Singapore regulates the crypto sector primarily for money laundering and terrorism financing risks, but it has taken a largely hands-off approach when it comes to setting rules on crypto assets as investments. The Monetary Authority has, however, asked crypto companies to stop mass marketing activities and warned repeatedly of the pitfalls of digital tokens as financial assets.
The central bank is set to go further, planning to draw up rules governing retail participation in crypto activities. "We want to take this targeted approach, and that's why we want to explain our overall approach to the industry," Menon said Tuesday. "It's a targeted effort to contain the risk and overexposure of retail investments in cryptocurrencies."
Beyond the crypto sector, Singapore's central bank on Tuesday also reported a loss of 4.7 billion Singapore dollars ($3.37 billion) on its official foreign reserves balance sheet, as the strong dollar undermined the value of other currencies, amid gloomy global conditions that have sparked a rush for safe-haven assets.
Ravi Menon, managing director of the Monetary Authority of Singapore, speaks at a news conference in Singapore on July 19. (Photo by Dylan Loh)
The Monetary Authority logged the rare loss in its investments for the financial year ended March 31, its first decline in about a decade, with its most recent previous loss of SG$10.1 billion booked in 2012.
It held SG$513.8 billion in official foreign reserves (OFR) as of the end of March. The authority said in its report that its investment portfolio is diversified across advanced and emerging market economies, and across different currencies.
While interest income, dividends and realized capital gains helped the central bank book a gain of SG$4 billion, it lost money on its currency conversions equal to a decline of SG$8.7 billion, as the Singapore dollar strengthened significantly against the euro, yen and British pound, the authority highlighted in its report.
"Negative [currency conversion] effects have no impact on us at all. It's because we report our profits in Singapore dollars, that's where you have a translation effect," Menon said on Tuesday. "There are some years when we have embarrassingly large profits -- more than 20 billion dollars -- and a good part of it is because of positive ... translation gain."
The central bank spreads its holdings across a basket of currencies of Singapore's important trading partners, and the net effect of the weakening of a clutch of those currencies, amid a strong dollar, led to the SG$4.7 billion overall loss.
"Investment-grade bonds in the advanced economies form the largest allocation in the portfolio," the financial regulator said in its report. "About three-quarters of the OFR are denominated in U.S. dollars, the euro, Japanese yen and pound sterling, with U.S. dollar forming the bulk."
Despite the greenback forming the bulk of its portfolio, as investors flocked to it as a safe-haven asset amid uncertain global economic conditions, it was not enough to overcome the losses Singapore logged from its holdings of other weakening currencies, said Song Seng Wun, an economist at the private banking arm of Malaysian lender CIMB.

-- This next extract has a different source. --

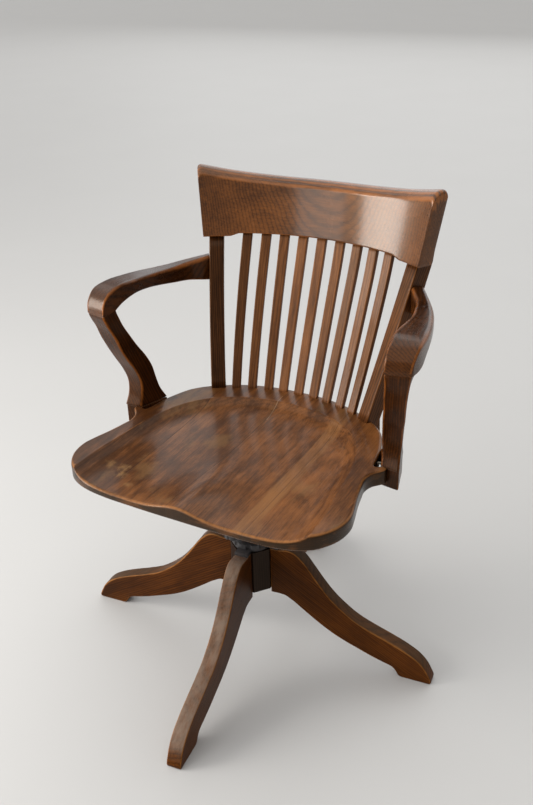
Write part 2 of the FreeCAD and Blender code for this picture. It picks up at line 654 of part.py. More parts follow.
# Swivel head: boss over the journal, bracket plate, cheeks for the pivot, two stops
zp0, pt = dim("plate_base"), dim("plate_thick")
boss = cyl("head_boss", S("head_boss_radius"), "(Dimensions.plate_base - Dimensions.head_base) * 1 mm", z=S("head_base"))
plate = box("head_plate", "(Dimensions.cheek_inner + Dimensions.cheek_thick) * 2 mm", "104 mm", S("plate_thick"),
            "-(Dimensions.cheek_inner + Dimensions.cheek_thick) * 1 mm", "-50 mm", S("plate_base"))
nose = box("head_nose", "44 mm", "60 mm", S("plate_thick"), "-22 mm", "-98 mm", S("plate_base"))
parts_head = [boss, plate, nose]
for sg, nm in ((1, "l"), (-1, "r")):
    xs = "Dimensions.cheek_inner * 1 mm" if sg > 0 else "-(Dimensions.cheek_inner + Dimensions.cheek_thick) * 1 mm"
    parts_head.append(box("cheek_" + nm, S("cheek_thick"), S("cheek_width"), "(Dimensions.pivot_height - Dimensions.plate_base) * 1 mm",
                          xs, "-Dimensions.cheek_width * 0.5 mm", S("plate_base")))
    parts_head.append(cyl("cheek_top_" + nm, "Dimensions.cheek_width * 0.5 mm", S("cheek_thick"), x=xs, z=S("pivot_height"), axis=AXIS_X))
parts_head.append(box("front_stop", "50 mm", "10 mm", "(Dimensions.seat_bottom - Dimensions.iron_thick - 0.3 - Dimensions.plate_base) * 1 mm",
                      "-25 mm", "-50 mm", S("plate_base")))
parts_head.append(box("rear_stop", "50 mm", "9 mm", "(Dimensions.seat_bottom - Dimensions.iron_thick - 12.3 - Dimensions.plate_base) * 1 mm",
                      "-25 mm", "44 mm", S("plate_base")))
# web under the nose
web = doc.addObject("Part::Wedge", "nose_web")
web.Xmin, web.Xmax, web.Ymin, web.Ymax, web.Zmin, web.Zmax = 0, 10, 0, 40, 0, 50
web.X2min, web.X2max, web.Z2min, web.Z2max = 0, 10, 49, 50
web.Placement = FreeCAD.Placement(V(-5, -20, 303), Rot(V(0, 0, 1), 0))
web_shape = Part.makePolygon([V(-5, -20, 310), V(-5, -20, 354), V(-5, -56, 354), V(-5, -20, 310)])
doc.removeObject("nose_web")
web = feature("head_web", Part.Face(web_shape).extrude(V(10, 0, 0)))
parts_head.append(web)
head_solid = fuse("head_solid", parts_head)
head_hole = cyl("head_hole", S("head_bore"), "100 mm", z="280 mm")
pivot_hole = cyl("pivot_hole", S("pivot_radius"), "120 mm", x="-60 mm", z=S("pivot_height"), axis=AXIS_X)
slot_a = cyl("rod_slot_a", "7 mm", "40 mm", y="(Dimensions.rod_offset - 2.5) * 1 mm", z="340 mm")
slot_b = cyl("rod_slot_b", "7 mm", "40 mm", y="(Dimensions.rod_offset + 2.5) * 1 mm", z="340 mm")
slot_c = box("rod_slot_c", "14 mm", "5 mm", "40 mm", "-7 mm", "(Dimensions.rod_offset - 2.5) * 1 mm", "340 mm")
head_cuts = fuse("head_cuts", [head_hole, pivot_hole, slot_a, slot_b, slot_c])
keep(cut("head_bored", head_solid, head_cuts), "swivel_head")
keep(cyl("pivot_pin_rod", S("pivot_radius"), "Dimensions.pivot_half * 2 mm", x="-Dimensions.pivot_half * 1 mm",
         z=S("pivot_height"), axis=AXIS_X), "pivot_pin")
collars = []
for sg, nm in ((1, "l"), (-1, "r")):
    xs = "(Dimensions.cheek_inner + Dimensions.cheek_thick) * 1 mm" if sg > 0 else "-Dimensions.pivot_half * 1 mm"
    ring = cyl("collar_disc_" + nm, "11 mm", "(Dimensions.pivot_half - Dimensions.cheek_inner - Dimensions.cheek_thick) * 1 mm",
               x=xs, z=S("pivot_height"), axis=AXIS_X)
    collars.append(cut("collar_ring_" + nm, ring, pivot_hole))
collar_group = doc.addObject("Part::Compound", "collar_group")
collar_group.Links = collars
keep(collar_group, "pivot_collars")

# Tension rod with its eye, pin, spring, cup and knob
rod_shank = cyl("rod_shank", S("rod_radius"), "(Dimensions.rod_pin_height - Dimensions.rod_base) * 1 mm", y=S("rod_offset"), z=S("rod_base"))
rod_eye = cyl("rod_eye", S("rod_eye_radius"), S("rod_eye_thick"), x="-Dimensions.rod_eye_thick * 0.5 mm", y=S("rod_offset"),
              z=S("rod_pin_height"), axis=AXIS_X)
rod_solid = fuse("rod_solid", [rod_shank, rod_eye])
rod_hole = cyl("rod_hole", "(Dimensions.rod_pin_radius + 0.05) * 1 mm", "40 mm", x="-20 mm", y=S("rod_offset"), z=S("rod_pin_height"),
               axis=AXIS_X)
keep(cut("rod_bored", rod_solid, rod_hole), "tension_rod")
keep(cyl("rod_pin_rod", S("rod_pin_radius"), "27 mm", x="-13.5 mm", y=S("rod_offset"), z=S("rod_pin_height"), axis=AXIS_X), "rod_pin")
cup_disc = cyl("cup_disc", S("cup_radius"), S("cup_thick"), y=S("rod_offset"), z="(Dimensions.spring_base - Dimensions.cup_thick) * 1 mm")
cup_hole = cyl("cup_hole", "(Dimensions.rod_radius + 0.05) * 1 mm", "40 mm", y=S("rod_offset"), z="285 mm")
keep(cut("cup_ring", cup_disc, cup_hole), "spring_cup")
knob_body = cyl("knob_body", S("knob_radius"), S("knob_height"), y=S("rod_offset"),
                z="(Dimensions.spring_base - Dimensions.cup_thick - Dimensions.knob_height - 0.1) * 1 mm")
knob_notches = []
for k in range(8):
    a = math.radians(45.0 * k)
    knob_notches.append(cyl("knob_notch_%d" % k, "4 mm", "40 mm", x="(Dimensions.knob_radius + 1.8) * %.6f mm" % math.cos(a),
                            y="Dimensions.rod_offset * 1 mm + (Dimensions.knob_radius + 1.8) * %.6f mm" % math.sin(a), z="280 mm"))
knob_cuts = fuse("knob_cuts", [cup_hole] + knob_notches)
keep(cut("knob_shaped", knob_body, knob_cuts), "tension_knob")
helix = doc.addObject("Part::Helix", "spring_helix")
bind(helix, Radius=S("spring_radius"), Height="(Dimensions.spring_height - Dimensions.spring_wire * 2.4) * 1 mm",
     Pitch="(Dimensions.spring_height - Dimensions.spring_wire * 2.4) / 5 * 1 mm",
     Placement__Base__y=S("rod_offset"), Placement__Base__z="(Dimensions.spring_base + Dimensions.spring_wire * 1.2) * 1 mm")
wire_circle = doc.addObject("Part::Circle", "spring_wire_section")
bind(wire_circle, Radius=S("spring_wire"))
wire_circle.Placement = FreeCAD.Placement(V(dim("spring_radius"), dim("rod_offset"), dim("spring_base") + dim("spring_wire") * 1.2),
                                          Rot(V(1, 0, 0), 90))
spring = doc.addObject("Part::Sweep", "spring_sweep")
spring.Sections = [wire_circle]
spring.Spine = (helix, [])
spring.Solid = True
spring.Frenet = True
keep(spring, "tilt_spring")

# ---------------------------------------------------------------- write files
doc.recompute()
bad = []
for obj in doc.Objects:
    if any(s in ("Invalid", "Error") for s in obj.State):
        bad.append("%s %s" % (obj.Name, obj.State))
for obj in NODES:
    if obj.Shape.isNull() or not obj.Shape.isValid():
        bad.append(obj.Label + " shape")
if bad:
    raise SystemExit("failed: " + "; ".join(bad))
os.makedirs("parts", exist_ok=True)
for obj in NODES:
    obj.Shape.exportStep("parts/%s.step" % obj.Label)
    bb = obj.Shape.BoundBox
    print("%-22s solids %d vol %9.1f  x %7.1f %7.1f  y %7.1f %7.1f  z %7.1f %7.1f" % (
        obj.Label, len(obj.Shape.Solids), obj.Shape.Volume, bb.XMin, bb.XMax, bb.YMin, bb.YMax, bb.ZMin, bb.ZMax))
print(len(NODES), "nodes")
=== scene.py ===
import json
import math
import bpy
import numpy as np
from mathutils import Matrix, Vector
from mathutils.geometry import delaunay_2d_cdt


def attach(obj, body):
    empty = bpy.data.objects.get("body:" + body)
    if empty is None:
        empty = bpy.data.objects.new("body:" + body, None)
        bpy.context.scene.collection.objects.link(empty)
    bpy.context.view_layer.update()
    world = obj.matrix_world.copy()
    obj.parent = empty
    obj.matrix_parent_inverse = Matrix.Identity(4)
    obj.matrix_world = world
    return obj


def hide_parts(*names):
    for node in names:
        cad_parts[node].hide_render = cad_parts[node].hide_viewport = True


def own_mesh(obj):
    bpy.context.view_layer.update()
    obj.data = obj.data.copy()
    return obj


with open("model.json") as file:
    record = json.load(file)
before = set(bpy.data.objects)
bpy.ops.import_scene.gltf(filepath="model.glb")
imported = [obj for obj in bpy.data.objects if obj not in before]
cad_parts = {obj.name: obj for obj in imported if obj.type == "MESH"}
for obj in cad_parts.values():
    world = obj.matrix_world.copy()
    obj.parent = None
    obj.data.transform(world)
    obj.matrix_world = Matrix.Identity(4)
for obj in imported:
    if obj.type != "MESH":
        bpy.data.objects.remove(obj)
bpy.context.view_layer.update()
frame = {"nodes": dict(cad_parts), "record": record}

scene = bpy.context.scene

# ------------------------------------------------------------------ camera
cam_data = bpy.data.cameras.new("camera")
cam_data.sensor_width = 36.0
cam_data.lens = 41.178
cam = bpy.data.objects.new("camera", cam_data)
scene.collection.objects.link(cam)
CR = (0.8771618, 0.4793749, -0.0280501)
CU = (-0.2020222, 0.4213924, 0.8840902)
CF = (-0.4356308, 0.7698234, -0.4664737)
cam.matrix_world = Matrix(((CR[0], CU[0], -CF[0], 0.7445), (CR[1], CU[1], -CF[1], -1.2459),
                           (CR[2], CU[2], -CF[2], 1.2990), (0, 0, 0, 1)))
scene.camera = cam
scene.view_settings.view_transform = "Standard"


# ------------------------------------------------------------- mesh helpers
def make_object(name, verts, faces, wear=None, smooth=True, extra=None):
    me = bpy.data.meshes.new(name)
    me.from_pydata([tuple(map(float, v)) for v in verts], [], [tuple(int(i) for i in f) for f in faces])
    me.validate()
    me.update()
    if wear is not None:
        a = me.attributes.new("wear", "FLOAT", "POINT")
        a.data.foreach_set("value", np.asarray(wear, np.float32))
    for key, vals in (extra or {}).items():
        a = me.attributes.new(key, "FLOAT", "POINT")
        a.data.foreach_set("value", np.asarray(vals, np.float32))
    me.polygons.foreach_set("use_smooth", [smooth] * len(me.polygons))
    o = bpy.data.objects.new(name, me)
    scene.collection.objects.link(o)
    return o


def unit(v):
    n = np.linalg.norm(v, axis=-1, keepdims=True)
    return v / np.maximum(n, 1e-12)


def hermite(P, n, t=None):
    # a smooth line through stations P (k, ...), sampled at n places evenly along its length
    P = np.asarray(P, float)
    k = len(P)
    flat = P.reshape(k, -1)
    if t is None:
        c = P.reshape(k, -1, P.shape[-1]).mean(axis=1) if P.ndim == 3 else P
        t = np.concatenate([[0], np.cumsum(np.linalg.norm(np.diff(c, axis=0), axis=1))])
    m = np.zeros_like(flat)
    for i in range(k):
        if 0 < i < k - 1:
            h0, h1 = t[i] - t[i - 1], t[i + 1] - t[i]
            d0, d1 = (flat[i] - flat[i - 1]) / h0, (flat[i + 1] - flat[i]) / h1
            m[i] = (d0 * h1 + d1 * h0) / (h0 + h1)
        elif i == 0:
            m[i] = (flat[1] - flat[0]) / (t[1] - t[0])
        else:
            m[i] = (flat[-1] - flat[-2]) / (t[-1] - t[-2])
    s = np.linspace(t[0], t[-1], n)
    j = np.clip(np.searchsorted(t, s, side="right") - 1, 0, k - 2)
    h = (t[j + 1] - t[j])[:, None]
    x = ((s - t[j])[:, None]) / h
    out = ((2 * x ** 3 - 3 * x ** 2 + 1) * flat[j] + (x ** 3 - 2 * x ** 2 + x) * h * m[j]
           + (-2 * x ** 3 + 3 * x ** 2) * flat[j + 1] + (x ** 3 - x ** 2) * h * m[j + 1])
    return out.reshape((n,) + P.shape[1:])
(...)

"Central banks around the world will all get similar hits to their reserves, just as the Singapore central bank has, just from translation losses," he told Nikkei Asia, explaining that the recent strengthening of the dollar has only reinforced the devaluation of other currencies.
"This is not structural or mismanagement, this is something almost out of our control," Song added. "So that's the problem of all central banks, which have to deal with the strong U.S. dollar."